Alemdar Mustafa Pasha was more cautious, more pragmatic. He knew the Ottoman system from the inside. He did not seek to destroy it, but to strengthen it by sharing power. His fatal flaw was not overreach but timing. He tried to reform a system that was not yet ready for reform, and he lacked the military force to crush its defenders. He was a man of the center, trying to hold the edges together, and the center could not hold.
### Legacy
Napoleon’s legacy is immense. The Napoleonic Code influenced legal systems across Europe and the world. His military tactics are still studied in war colleges. He redrew the map of Europe and inspired nationalism in Germany, Italy, and Spain—forces that would eventually undo his work. His total score of 82.4 reflects a man who changed the course of history, for better and for worse.

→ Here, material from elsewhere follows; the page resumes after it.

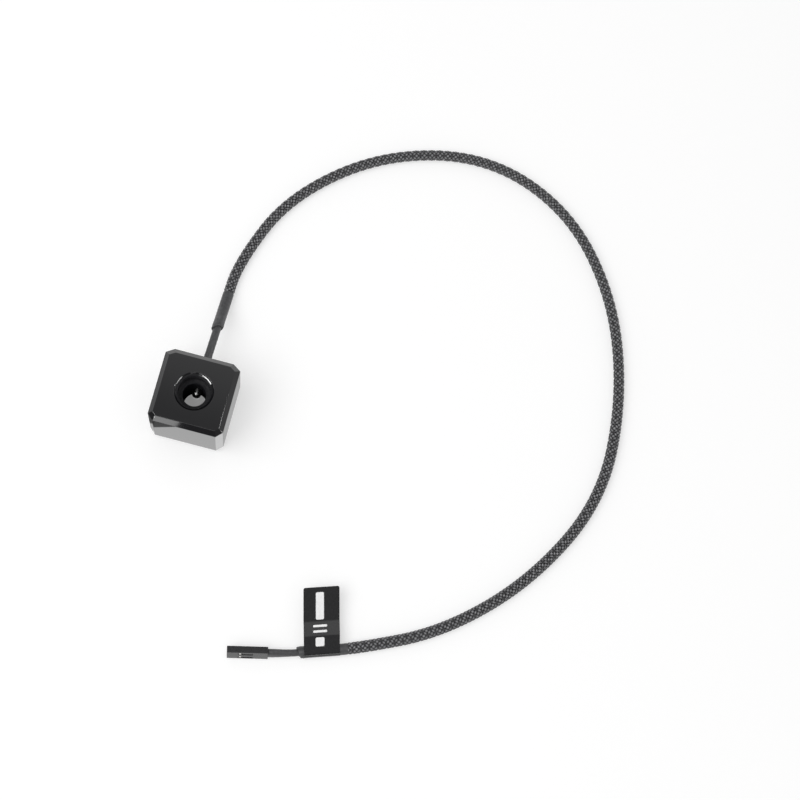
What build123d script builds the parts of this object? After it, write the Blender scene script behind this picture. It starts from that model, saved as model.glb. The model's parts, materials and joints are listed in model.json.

Alemdar Mustafa Pasha’s legacy is quieter. The Sened-i İttifak was a dead letter within months of his death. But it planted a seed. Twenty years later, Sultan Mahmud II, having learned from Alemdar’s failure, would crush the Janissaries in a bloody purge and begin the Tanzimat reforms, the first real attempt to modernize the Ottoman Empire. Alemdar was a precursor, a man who saw the path but could not walk it. His legacy score of 56.7 is modest, but it is not nothing. He is remembered in Turkey as a patriot who gave his life for reform.
### Conclusion
Napoleon and Alemdar Mustafa Pasha were both reformers, but they inhabited different universes of possibility. Napoleon lived in a world of revolution, where the old order had collapsed and a new one could be built with fire and sword. Alemdar lived in a world of decay, where the old order was still strong enough to kill its would-be saviors. Napoleon’s tragedy was that he could not stop conquering. Alemdar’s tragedy was that he could not start. One man changed the world; the other tried to save his own. In the end, both were consumed by the forces they sought to master—but Napoleon’s fire lit the modern age, while Alemdar’s was snuffed out in a single, desperate explosion.